Supeditar el activismo a los intereses personales, es un lujo que va a dejar de ser posible. La esperanza vacía/líquida y la desesperación como coartadas de la inacción, no tienen lugar en la confrontación contra el poder corporativo. Como afirma Rendueles: queremos que las transformaciones sociales sucedan sin hacer fuerza, sin activismo y sin herramientas que los impongan. “La emancipación en profundidad no se puede dar en relaciones sociales líquidas e individualistas. En los últimos tiempos los movimientos sociales han popularizado la idea del 99% frente al 1%, como si una amplísima mayoría social compartiera intereses objetivos y el cambio político pudiera ser un proceso consensual y sin conflictos”. Pero, cualquier transformación requiere conflicto, costes, riesgos colectivos y apoyos mutuos.

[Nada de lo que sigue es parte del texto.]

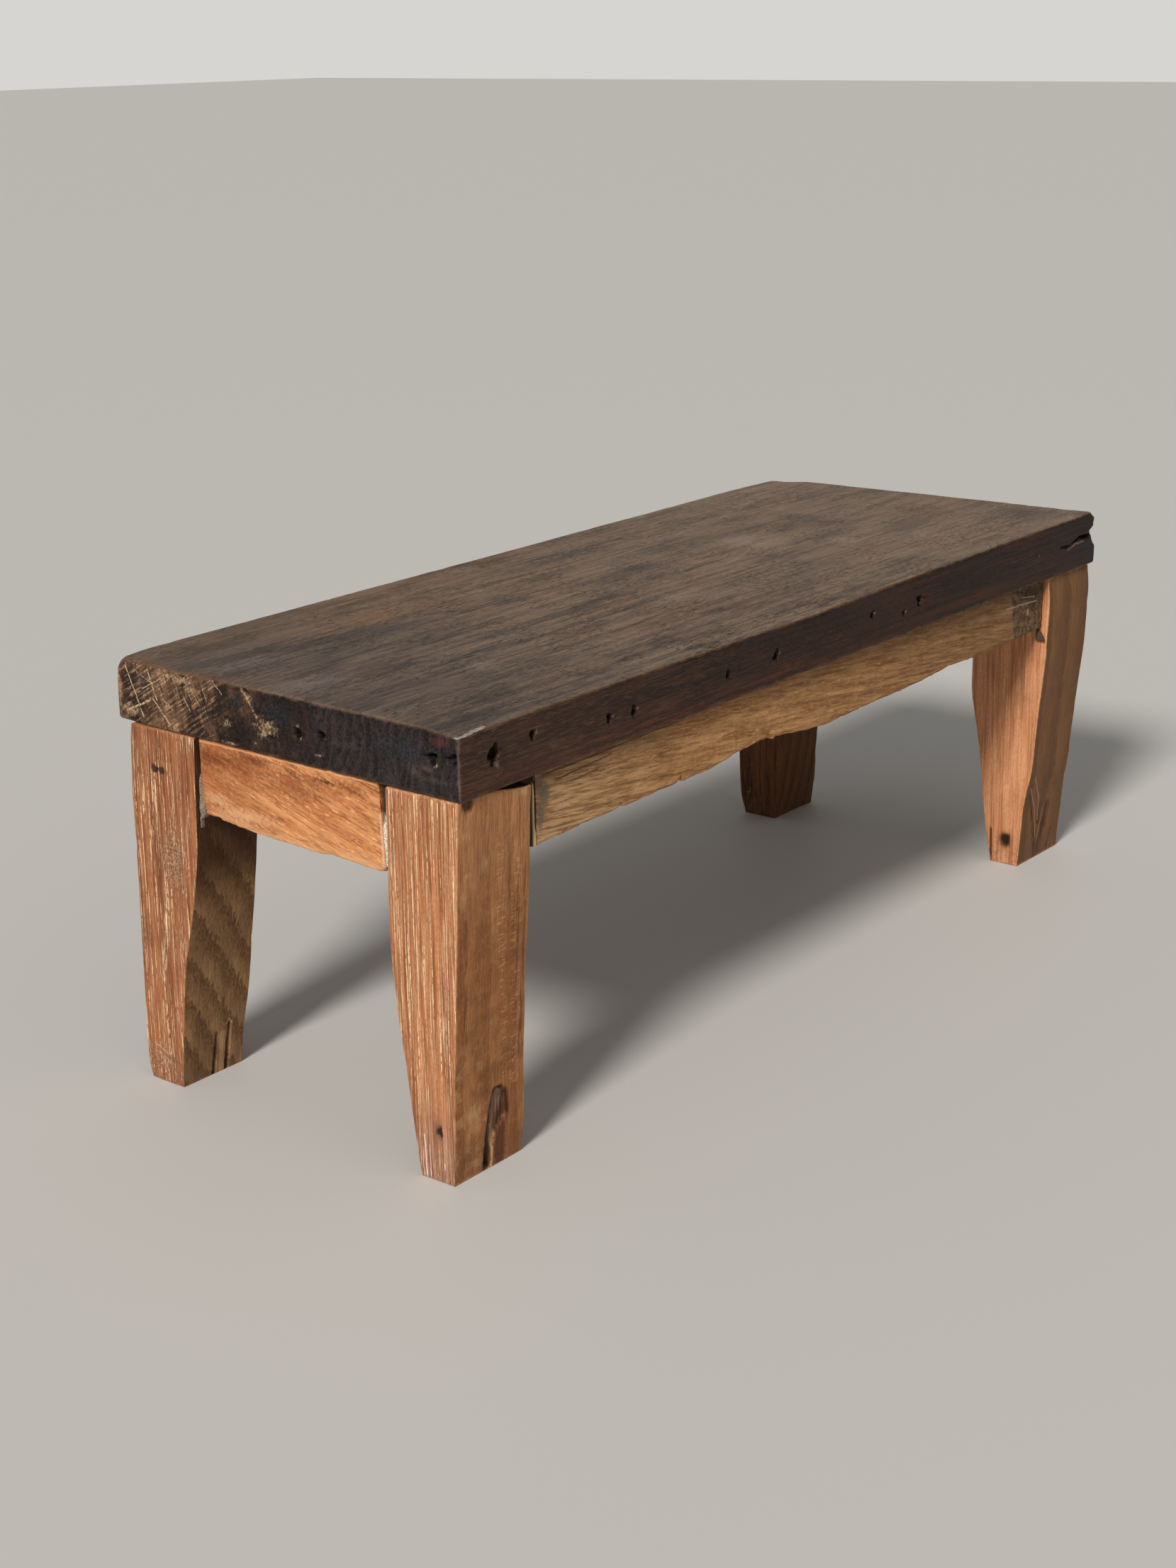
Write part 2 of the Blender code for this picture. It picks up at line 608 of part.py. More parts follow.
def screw_mesh(material):
    """One slotted countersunk screw, its head's face at the origin and its point along +Z."""
    head, shank = SCREW_HEAD / 2, SCREW_SHANK / 2
    stations = ((0, head), (SCREW_RIM, head), (SCREW_RIM + head - shank, shank),
                (SCREW_LENGTH - SCREW_TIP_LENGTH, shank), (SCREW_LENGTH, SCREW_TIP / 2))
    shape = bmesh.new()
    add_turned(shape, (0, 0, 0), (0, 0, 1), stations, SCREW_SIDES)
    blank = make_object("screw_blank", shape)
    slot = bmesh.new()
    add_box(slot, (-SCREW_HEAD, -SLOT_WIDTH / 2, -CUT_OVER), (SCREW_HEAD, SLOT_WIDTH / 2, SLOT_DEPTH))
    boolean(blank, make_object("screw_slot", slot))
    ready = blank.evaluated_get(bpy.context.evaluated_depsgraph_get())
    mesh = bpy.data.meshes.new_from_object(ready)
    mesh.materials.clear()
    mesh.materials.append(material)
    return mesh


def add_screw_hole(shape, start, axis):
    """The cutter of one screw's hole, a gap larger than the screw all round."""
    head, shank = SCREW_HEAD / 2 + FIT, SCREW_SHANK / 2 + FIT
    stations = ((-CUT_OVER, head), (SCREW_RIM + FIT, head), (SCREW_RIM + FIT + head - shank, shank),
                (SCREW_LENGTH + FIT, shank))
    add_turned(shape, start, axis, stations, SCREW_SIDES)


def place_screw(name, mesh, start, axis):
    """A copy of the screw, turned to point along an axis."""
    screw = bpy.data.objects.new(name, mesh)
    screw.location = start
    screw.rotation_euler = Vector(axis).to_track_quat("Z", "Y").to_euler()
    bpy.context.scene.collection.objects.link(screw)


def make_cleat(apron, rail, slab, material, screw):
    """A square batten along the inside of an apron, screwed to it and up into the slab."""
    side_shares, up_shares = END_SIDE_SCREW_shares, END_UP_SCREW_shares
    if apron.runs_along_x:
        side_shares, up_shares = LONG_SIDE_SCREW_shares, LONG_UP_SCREW_shares
    part = apron.name.replace("apron_", "")
    near = apron.inner + apron.inward * FIT
    far = near + apron.inward * CLEAT_SIDE
    start, end = apron.faces[0] + CLEAT_END_GAP, apron.faces[1] - CLEAT_END_GAP
    low = RAIL_TOP - CLEAT_SIDE
    shape = bmesh.new()
    add_box(shape, apron.place(start, near, low), apron.place(end, far, RAIL_TOP))
    cleat = make_object("cleat_" + part, shape, material)
    side_axis = apron.place(0, -apron.inward, 0)
    middle = low + CLEAT_SIDE / 2
    places = [apron.place(start + share * (end - start), far, middle) for share in side_shares]
    side_holes = bmesh.new()
    for number, place in enumerate(places, 1):
        add_screw_hole(side_holes, place, side_axis)
        place_screw(f"screw_{part}_side_{number}", screw, place, side_axis)
    up_holes = bmesh.new()
    places = [apron.place(start + share * (end - start), (near + far) / 2, low) for share in up_shares]
    for number, place in enumerate(places, 1):
        add_screw_hole(up_holes, place, (0, 0, 1))
        place_screw(f"screw_{part}_up_{number}", screw, place, (0, 0, 1))
    side_cutter = make_object(f"cleat_{part}_side_holes", side_holes)
    up_cutter = make_object(f"cleat_{part}_up_holes", up_holes)
    boolean(cleat, side_cutter)
    boolean(cleat, up_cutter)
    boolean(rail, side_cutter)
    boolean(slab, up_cutter)


def make_plug(apron, material):
    """The small lump of putty on the front right leg, just under the front apron's end."""
    face = apron.faces[1] - FIT
    top = apron.lower_edge(1) - FIT
    centre = (apron.outer, top - PLUG_HEIGHT / 2)
    turns = [math.tau * step / PEG_SIDES for step in range(PEG_SIDES)]
    rings = []
    for size, out in PLUG_shares:
        rings.append([(face - out * PLUG_THICK, centre[0] + size * PLUG_WIDTH / 2 * math.cos(turn),
                       centre[1] + size * PLUG_HEIGHT / 2 * math.sin(turn)) for turn in turns])
    shape = bmesh.new()
    add_loft(shape, rings)
    make_object("plug_front_right", shape, material)


# The whole bench

slab = make_slab()
leg_colours = {
    "leg_front_left": (0.33, 0.17, 0.07),
    "leg_front_right": (0.36, 0.15, 0.05),
    "leg_back_left": (0.20, 0.12, 0.06),
    "leg_back_right": (0.12, 0.06, 0.03),
}
legs = {leg: make_leg(leg, wood(leg + "_wood", colour)) for leg, colour in leg_colours.items()}
scoop_front_left_foot(legs["leg_front_left"])
split_back_left_foot(legs["leg_back_left"])

aprons = [
    Apron("apron_front", True, ("leg_front_left", "leg_front_right"), FRONT_APRON_SET - SLAB_WIDTH / 2, 1,
          APRON_DEPTH, TENON_IN_LEG, (SHIM_WIDTH, 0), SHIM_TAPER),
    Apron("apron_back", True, ("leg_back_left", "leg_back_right"), SLAB_WIDTH / 2 - BACK_APRON_SET, -1,
          APRON_DEPTH, TENON_IN_LEG, (0, 0)),
    Apron("apron_left", False, ("leg_front_left", "leg_back_left"), LEFT_APRON_SET - SLAB_LENGTH / 2, 1,
          END_APRON_DEPTH, END_TENON_IN_LEG, (PACKING_LEFT_FRONT, PACKING_LEFT_BACK)),
    Apron("apron_right", False, ("leg_front_right", "leg_back_right"),
          SLAB_LENGTH / 2 - RIGHT_END_SET - RIGHT_APRON_SET, -1,
          END_APRON_DEPTH, END_TENON_IN_LEG, (0, 0)),
]
apron_colours = {
    "apron_front": (0.40, 0.20, 0.07),
    "apron_back": (0.34, 0.17, 0.07),
    "apron_left": (0.44, 0.19, 0.06),
    "apron_right": (0.36, 0.17, 0.06),
}
rails = {}
for apron in aprons:
    rails[apron.name] = apron.make(wood(apron.name + "_wood", apron_colours[apron.name]))
    for which, leg in enumerate(apron.legs):
        boolean(legs[leg], apron.mortise(which))

filler = wood("filler_grey", (0.20, 0.18, 0.16), 0.8)
front, back, left, right = aprons
left.make_packing("filler_left_front", 0, END_APRON_DEPTH + APRON_WAVE / 3, filler)
left.make_packing("filler_left_back", 1, PACKING_LEFT_BACK_DEPTH, filler)
shim_wood = wood("shim_wood", (0.55, 0.38, 0.20))
front.make_packing("shim_front_left", 0, APRON_DEPTH + APRON_WAVE / 4, shim_wood)
make_plug(front, wood("plug_putty", (0.30, 0.28, 0.25), 0.8))

peg_wood = wood("peg_wood", (0.45, 0.28, 0.12))
long_rails = {-1: rails["apron_front"], 1: rails["apron_back"]}
end_rails = {-1: rails["apron_left"], 1: rails["apron_right"]}
for leg, (side_x, side_y) in LEG_SIDES.items():
    long_hole = peg_for_long_tenon(leg, peg_wood)
    end_hole = peg_for_end_tenon(leg, peg_wood)
    boolean(legs[leg], long_hole)
    boolean(legs[leg], end_hole)
    boolean(long_rails[side_y], long_hole)
    boolean(end_rails[side_x], end_hole)

nail_hole = make_nail("leg_back_left", wood("nail_iron", (0.03, 0.025, 0.022), 0.5, 0.8))
boolean(legs["leg_back_left"], nail_hole)
boolean(rails["apron_left"], nail_hole)

cleat_wood = wood("cleat_wood", (0.48, 0.32, 0.16))
screw = screw_mesh(wood("screw_steel", (0.35, 0.33, 0.30), 0.4, 1.0))
for apron in aprons:
    make_cleat(apron, rails[apron.name], slab, cleat_wood, screw)
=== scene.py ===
# %% [markdown]
# # A worn teak bench
# This lesson dresses a bench that a CAD program has already built and measured. The real bench is
# a thick old slab on four tapering legs, tied together by four rails. We load its solids as a
# fixed frame, and then make every piece of wood again with its worn edges, splits, nail holes and
# grain. Nothing changes size: the new pieces stay inside the solids' box.

# %% Load the bench's solids
import math

import bpy
import numpy as np
from mathutils import Matrix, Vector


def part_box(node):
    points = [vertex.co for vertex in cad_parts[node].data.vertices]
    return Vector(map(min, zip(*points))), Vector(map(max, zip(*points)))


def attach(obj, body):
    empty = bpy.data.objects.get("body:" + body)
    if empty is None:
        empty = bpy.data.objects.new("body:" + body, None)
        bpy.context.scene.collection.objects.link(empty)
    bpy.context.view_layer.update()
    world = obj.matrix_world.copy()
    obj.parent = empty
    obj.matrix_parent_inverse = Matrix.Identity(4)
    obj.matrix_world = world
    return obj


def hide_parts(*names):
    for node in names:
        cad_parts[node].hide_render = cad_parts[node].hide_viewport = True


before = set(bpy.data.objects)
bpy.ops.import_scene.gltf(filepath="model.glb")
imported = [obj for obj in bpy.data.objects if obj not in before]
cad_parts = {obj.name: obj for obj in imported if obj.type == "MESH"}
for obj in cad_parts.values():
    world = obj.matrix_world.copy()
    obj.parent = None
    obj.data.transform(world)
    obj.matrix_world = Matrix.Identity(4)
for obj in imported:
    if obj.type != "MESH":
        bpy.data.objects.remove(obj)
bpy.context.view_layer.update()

# %% [markdown]
# ## The sizes that everything hangs on
# A maker notes a few lengths before cutting wood, and so does this script. They repeat the CAD
# model's own sizes in metres: +X runs along the bench, the front long side faces -Y, and the
# floor is at z = 0. The origin is under the middle of the slab.

# %% Sizes
SEAT_HEIGHT = 0.4205
SLAB_LENGTH, SLAB_WIDTH, SLAB_THICK = 1.1352, 0.436, 0.0605
LEFT_END_SET, RIGHT_END_SET = 0.0072, 0.029
UNDERSIDE = SEAT_HEIGHT - SLAB_THICK
RAIL_TOP = UNDERSIDE - 0.0003
LEG_WIDTH, LEG_DEPTH, LEG_HEIGHT = 0.092, 0.086, RAIL_TOP
RAIL_THICK, LONG_RAIL_DEEP, END_RAIL_DEEP = 0.032, 0.066, 0.08
MM = 0.001
LONG_RAILS = ("apron_front", "apron_back")
print("underside of the slab:", round(UNDERSIDE, 4))

# %% [markdown]
# ## Repeatable noise
# Old wood is never quite straight or flat. Value noise gives soft, repeatable bumps: every corner
# of a grid of cells has a fixed number between 0 and 1, and a point takes a smooth mixture of the
# eight corners round it. Adding copies with smaller cells gives rough as well as gentle bumps.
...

Finalmente, cerramos nuestro marco de claves con una octava, la interseccionalidad. La homogeneidad de la clase obrera es una categoría quebrada. Hay que sumar sujetos y evitar que en las redes contrahegemónicas se universalicen las formas de resistencia del trabajador blanco y europeo. La izquierda debe asumir la interseccionalidad entre clase, raza y sexualidad o identidad y reconocer las diferencias cualitativas (vida o muerte) y cuantitativas, en cuanto a condiciones y formas de represión, de las luchas en el norte y el sur. Como afirma Justa Montero, la interseccionalidad es lo que “permite hablar de un feminismo anticapitalista y antirracista que no entiende la diversidad como una suma de identidades particulares, ni como una excusa para establecer jerarquías de opresiones, sino que intenta comprender cómo operan esas jerarquías sociales sobre las condiciones materiales de vida y la subjetividad de las mujeres”.

 

Juan Hernández Zubizarreta y Júlia Martí Comas, investigadores del Observatorio de Multinacionales en América Latina (OMAL) – Paz con Dignidad.